There have been two main strands to my research to date: the American Gothic and the literature of the sea. I am interested in these as both individual and overlapping areas of study; I also maintain a long-standing interest in the work of Herman Melville.
My first book, Gothic Utterance: Voice, Speech and Death in the American Gothic (UWP, June 2021), explored the many voices we hear in nineteenth-century American Gothic writing: haunted, haunting, disembodied, from beyond the grave, unintelligible, and animal. I am still substantially motivated by careful attention to strange, disruptive, outlandish “Gothic” voices. I’m especially motivated by the following questions: What ethical imperatives are loaded into encounters with Gothic voices? What do these voices demand? What do we gain by listening to them (or lose by ignoring them)? How does the Gothic voice help us comprehend the limits and shortcomings of our own worldview? What does it mean to commune with monsters?

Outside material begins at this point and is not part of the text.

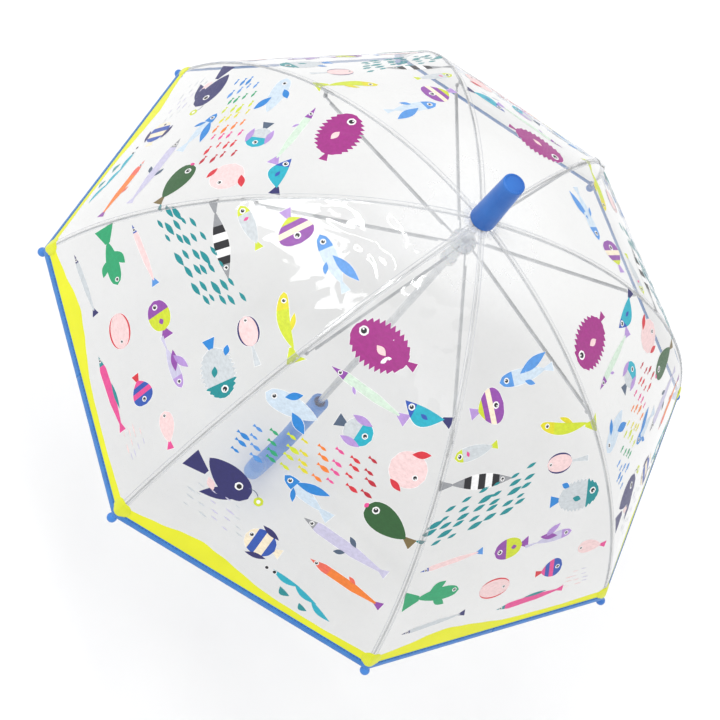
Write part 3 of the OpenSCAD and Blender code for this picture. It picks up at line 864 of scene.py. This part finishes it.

The other strand of my research focuses on the literature of the sea – especially in nineteenth-century writing, in whaling literature, and gothic literature. I am currently involved in several projects that explore the cultural histories of our seas and beaches.
• With Dr Laurence Publicover (Bristol), I’m writing a book titled The Seafloor: A Human History, exploring the profound human presence that exists in a region that is so frequently imagined as being beyond the ken of the human.
• My second monograph examines the political histories of Britain’s and Ireland’s coastlines, as imagined in the Gothic tradition. The book, Gothic Coasts: Littoral Terrors in Britain and Ireland, 1700–Present, is under contract with Cambridge University Press, for their Elements in the Gothic series; it tells a story of our coastlines from Robinson Crusoe through to Brexit and twenty-first century migration.
• I co-convene the Haunted Shores research network. In 2021, we published an anthology of gothic fiction, Our Haunted Shores, with the British Library. This network is open to anyone who is interested in the representation of coastal regions in the Gothic, or in how a Gothic vocabulary frequently infuses how we speak about the liminal, shifting sands of our shorelines. Another off-shoot of this is my abiding interest in the Gothic literature of the Fens in East Anglia – especially in work by Caryl Churchill, Daisy Johnson, Susan Hill, and Michelle Paver.
• My next project on shorelines will depart somewhat – though not entirely – from the Gothic, as I turn to the role of beaches and bayous in late-nineteenth-century American local colour writing. This work explores the coastal communities and livelihoods depicted in work by writers like Sarah Orne Jewett, Celia Thaxter, Kate Chopin, Alice Dunbar-Nelson, Sui Sin Far, and – a later writer – Rachel Carson.
More recently, I have become interested in the literary culture local to Birmingham and the Midlands. This has developed into an emergent research project on the Gothic literary history of the region: I am currently editing a special issue of the Midland History journal (for 2024) exploring the ‘haunted Midlands’. My particular interests here are on works by writers such as Elizabeth Jane Howard, Robert Aickman, Francis Brett Young, George Eliot, Bram Stoker, and Washington Irving.